Historic Newport synagogue belongs to current worshipers, not N.Y. trustee, judge rules.

A federal judge has granted control of the country’s oldest synagogue to the Rhode Island congregation that worships there and not the building’s Manhattan-based founding organization.

In a ruling Monday in Providence, U.S. District Judge Jack McConnell gave Congregation Jeshuat Israel in Newport control over the 250-year-old Touro Synagogue — and permission to sell items within it — despite objections from Shearith Israel, a Modern Orthodox congregation on the Upper West Side, the Associated Press reported.

The decision is the latest development in a conflict that began in 2012, when Jeshuat Israel, a 120-family congregation that worships at Touro, agreed to sell a set of 18th-century bells adorning a Torah scroll for $7.4 million to Boston’s Museum of Fine Arts. The proceeds were to establish an endowment to care for the Touro building and keep a rabbi in residence.

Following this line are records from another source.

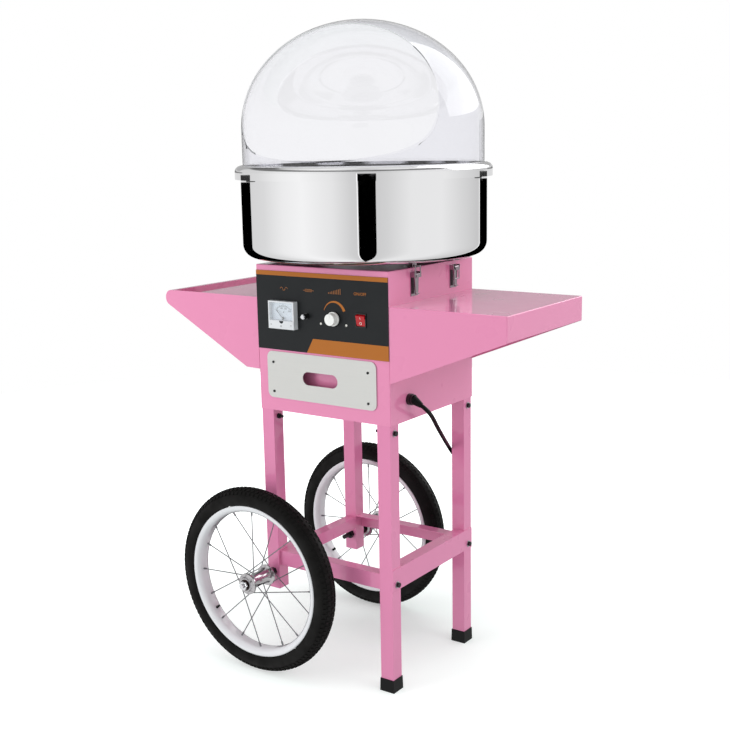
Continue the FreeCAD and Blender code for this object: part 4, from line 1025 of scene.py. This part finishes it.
# The tent's wall brightens and dims as its panels pass, as azimuths in degrees and strengths
PANELS = [
    (-180, 0.72),
    (-160, 0.76),
    (-135, 0.92),
    (-113, 0.99),
    (-84, 0.86),
    (-66, 0.68),
    (-60, 0.66),
    (-44, 0.66),
    (-35, 0.70),
    (-12, 0.87),
    (20, 0.88),
    (45, 0.74),
    (72, 0.62),
    (79, 0.62),
    (84, 0.76),
    (120, 0.76),
    (180, 0.72),
]
ramp = add_node(tree, "ValToRGB", {"Fac": maths("ADD", maths("DIVIDE", azimuth, 360.0), 0.5)})
stops = ramp.color_ramp.elements
for index, (degrees, bright) in enumerate(PANELS):
    place = degrees / 360 + 0.5
    stop = stops[index] if index < 2 else stops.new(place)
    stop.position = place
    stop.color = (bright, bright, bright, 1)
wall = ramp.outputs["Color"]

# The bowl's wall mirrors what lies below -1.85 degrees, and its rim's skirt what lies just above that
dark_gap = maths("MAXIMUM", card((80, 175.5), (-90, -1.85), 0.02), card((-60.3, -44.5), (-90, -1.52), 0.02))
gap_tops = maths("MAXIMUM", card((165.3, 180), (-1.82, -1.5), 0.02), card((67.9, 85.3), (-1.82, -1.5), 0.02))
gap_tops = maths("MAXIMUM", gap_tops, card((-180, -173.5), (-1.82, -1.5), 0.02))
dark_gap = maths("MAXIMUM", dark_gap, maths("MULTIPLY", gap_tops, 0.95))
low_edge = card((85, 170), (-1.1, 2.6), 0.15)
edges = maths("MAXIMUM", card((-61.4, -60.8), (-90, -1.52), 0.1), card((78.2, 79.8), (-90, -1.52), 0.1))

# Level tops and the dome mirror the higher parts
big_window = card((33, 93), (8.5, 62), 1.0)
far_wall = card((101, 160), (7, 50), 4.0)
seam = between(rise, 28, 46, 3.0)
tent = maths("MULTIPLY", wall, maths("SUBTRACT", 1.0, maths("MULTIPLY", low_edge, 0.7)))
tent = maths("MULTIPLY", tent, maths("SUBTRACT", 1.0, maths("MULTIPLY", far_wall, 0.4)))
tent = maths("MULTIPLY", tent, maths("SUBTRACT", 1.0, maths("MULTIPLY", seam, 0.75)))
tent = maths("ADD", tent, maths("MULTIPLY", edges, 0.5))
tent = maths("ADD", tent, maths("MULTIPLY", big_window, 2.4))
tent = maths("MULTIPLY", tent, maths("SUBTRACT", 1.0, dark_gap))
seen_by = add_node(tree, "LightPath").outputs


def blend(share, first, second):
    """The second value where the share is one, and the first where it is nought."""
    return add_node(tree, "Mix", {0: share, 2: first, 3: second}).outputs[0]


level = blend(seen_by["Is Glossy Ray"], 0.72, tent)
clear = maths("MAXIMUM", seen_by["Is Camera Ray"], seen_by["Is Transmission Ray"])
sky = add_node(tree, "Background", {"Color": (1, 1, 1, 1), "Strength": blend(clear, level, 1.0)})
add_node(tree, "OutputWorld", {"Surface": sky.outputs["Background"]})
print("tent of", len(PANELS), "panels")

# %% [markdown]
# ## Finish
# The picture shows its colours through the plain Standard view transform.

# %% Finish
scene.view_settings.view_transform = "Standard"
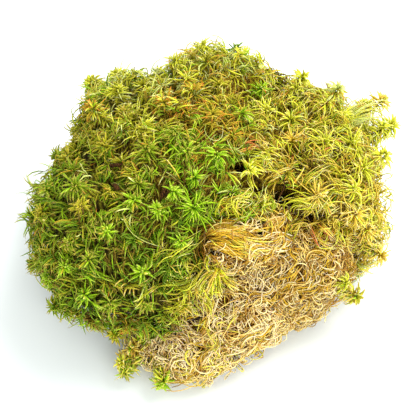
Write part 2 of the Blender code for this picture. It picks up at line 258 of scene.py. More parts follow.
class Skin:
    """A surface that can be looked for along a line, touched at its nearest place, or sown."""

    def __init__(self, obj):
        points, corners = mesh_arrays(obj)
        self.tree = BVHTree.FromPolygons(points.tolist(), corners.tolist())
        self.triangles = points[corners]

    def first_hit(self, start, direction):
        place, normal, _, distance = self.tree.ray_cast(Vector(start), Vector(direction))
        return None if place is None else (np.array(place), np.array(normal), distance)

    def nearest(self, points):
        """Nearest place and normal for each point, and how far away it is."""
        found = [self.tree.find_nearest(Vector(point)) for point in points.reshape(-1, 3)]
        places, normals, _, away = (np.array(column) for column in zip(*found))
        shape = points.shape
        return places.reshape(shape), normals.reshape(shape), away.reshape(shape[:-1])

    def sow(self, count, rng):
        """Places spread evenly over the surface, with their normals."""
        a, b, c = (self.triangles[:, i] for i in range(3))
        normals = np.cross(b - a, c - a)
        areas = np.linalg.norm(normals, axis=1)
        chosen = rng.choice(len(areas), count, p=areas / areas.sum())
        s, t = np.sqrt(rng.random((count, 1))), rng.random((count, 1))
        places = (1 - s) * a[chosen] + s * (1 - t) * b[chosen] + s * t * c[chosen]
        return places, unit(normals[chosen])


moss_skin, straw_skin = Skin(moss_bed), Skin(straw_bed)
hank_skin = Skin(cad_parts["golden_hank"])


def seen_from(start, direction):
    """The nearest hit on the skins: place, normal, distance and the skin, or None."""
    hits = [(skin.first_hit(start, direction), skin) for skin in (moss_skin, straw_skin, hank_skin)]
    hits = [(*hit, skin) for hit, skin in hits if hit]
    return min(hits, key=lambda hit: hit[2]) if hits else None


print("skins of", len(moss_skin.triangles), "and", len(straw_skin.triangles), "triangles")

# %% [markdown]
# ## The bed of packed stems
# Between the heads one looks down on old, dark stems, and in a few places into deep clefts. The bed
# is the same smooth copy, drawn in by some millimetres along its normals and roughened with clouds,
# so it closes the gaps under the branches. The clefts are ellipses in the photograph. The points of
# the bed that show inside one are pushed away from the camera, which needs no cutting.
# Shade is also painted into the colour of the beds, darkest in the middle of each cleft and hollow.

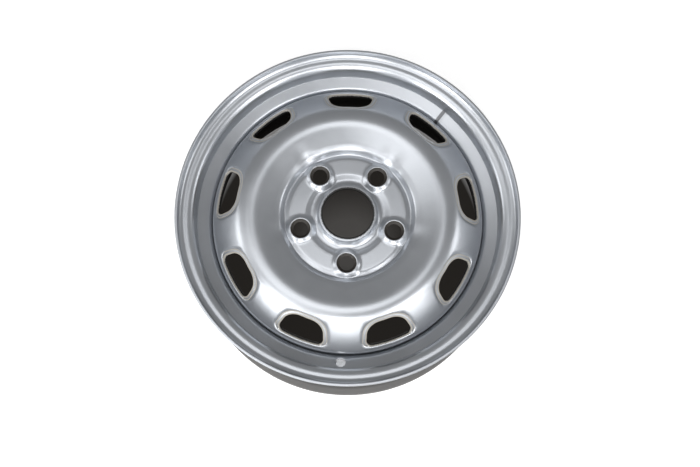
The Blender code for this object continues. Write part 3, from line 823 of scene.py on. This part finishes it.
def make_studio_light():
    """Even white light from all sides, under the lamps."""
    world = bpy.data.worlds.new("studio")
    world.use_nodes = True
    bpy.context.scene.world = world
    tree = world.node_tree
    tree.nodes.clear()
    backdrop = add_node(tree, "ShaderNodeBackground", {"Color": (1, 1, 1, 1), "Strength": 0.26})
    output = tree.nodes.new("ShaderNodeOutputWorld")
    tree.links.new(backdrop.outputs[0], output.inputs["Surface"])


LAMPS = [
    # name, lean from overhead and bearing in degrees, power in watts
    ("overhead", 0, 0, 15),
    ("overhead_left", 22, 180, 9),
    ("overhead_front_left", 22, -135, 9),
    ("left", 46, 180, 6),
    ("front_left", 46, -135, 22),
    ("front", 46, -90, 42),
    ("front_right", 46, -45, 36),
    ("low_left", 70, 180, 19),
    ("low_front_left", 70, -135, 49),
    ("low_front", 70, -90, 25),
    ("low_front_right", 70, -45, 23),
    ("low_right", 70, 0, 17),
]


def add_lamps():
    """Round soft boxes, all at one distance from the wheel."""
    for name, lean, bearing, power in LAMPS:
        lamp = bpy.data.lights.new(name, "AREA")
        lamp.shape = "DISK"
        lamp.size = LAMP_SIZE
        lamp.energy = power
        holder = bpy.data.objects.new(name, lamp)
        bpy.context.collection.objects.link(holder)
        turn = Euler((0, math.radians(lean), math.radians(bearing)))
        holder.location = LAMP_AIM + turn.to_matrix() @ Vector((0, 0, LAMP_DISTANCE))
        holder.rotation_euler = turn


def add_camera():
    """Stands where the photograph was taken: nearly overhead, leaning 13 degrees towards the viewer."""
    camera = bpy.data.cameras.new("camera")
    camera.lens = CAMERA_LENS
    camera.sensor_width = 36
    holder = bpy.data.objects.new("camera", camera)
    bpy.context.collection.objects.link(holder)
    holder.location = CAMERA_PLACE
    turn = Euler((CAMERA_LEAN, 0, 0)).to_matrix() @ Matrix.Rotation(CAMERA_ROLL, 3, "Z")
    holder.rotation_euler = turn.to_euler()
    bpy.context.scene.camera = holder


def main():
    silver = silver_wheel_paint()
    weld = painted_weld()
    make_rim(silver)
    make_disc(silver)
    for k in range(WELD_COUNT):
        make_weld(k + 1, WELD_FIRST_ANGLE + math.tau * k / WELD_COUNT, weld)
    make_floor()
    make_studio_light()
    add_lamps()
    add_camera()
    bpy.context.scene.view_settings.view_transform = "Standard"


main()
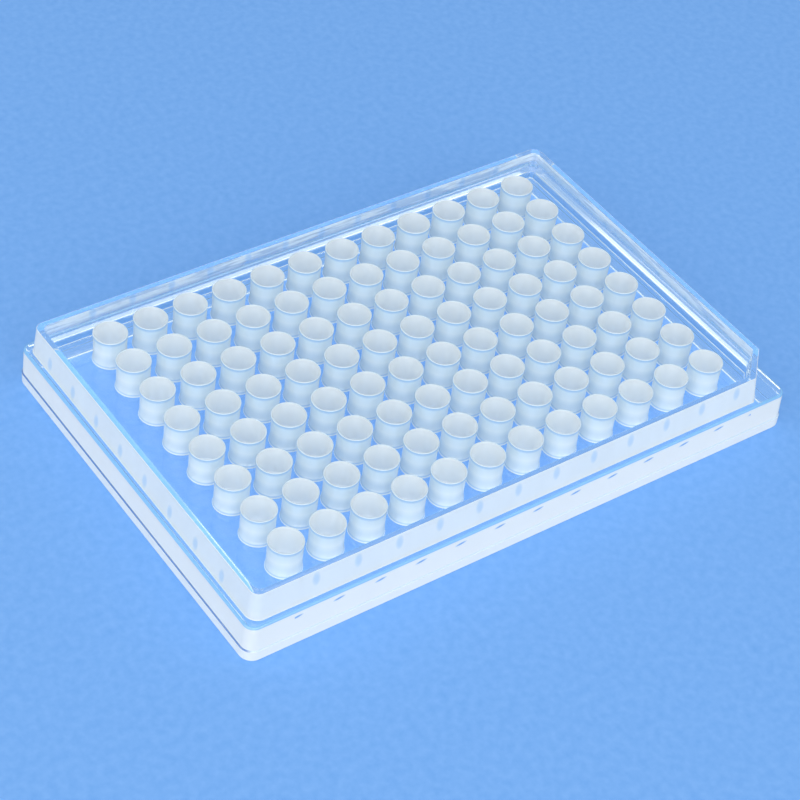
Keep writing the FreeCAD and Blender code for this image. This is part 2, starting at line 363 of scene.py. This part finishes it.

Shearith Israel, which is the oldest continuously operating American Jewish congregation and has served as the trustee of Touro for nearly 200 years, sued to stop the sale, claiming that Jeshuat Israel did not have the right to sell synagogue property. It also attempted to evict the congregation from the building.

On Monday, McConnell ruled that the Newport congregation is the owner of the bells and could choose what to do with them. The Boston museum revoked its offer amid the controversy.

The judge also removed Shearith Israel as a trustee, replacing it with the congregation because Jeshuat Israel has maintained the building and its grounds and kept it open for public worship.

“The central issue here is the legacy of some of the earliest Jewish settlers in North America, who desired to make Newport a permanent haven for public Jewish worship,” McConnell wrote in the 106-page decision, according to the AP.

A national historic site, Touro Synagogue attracts tens of thousands of visitors each year, according to the AP. In the early 19th century, when the size of Newport’s Jewish community plummeted, Shearith Israel assumed responsibility for the building.

According to the AP, Shearith Israel has not been actively involved with Touro in recent decades.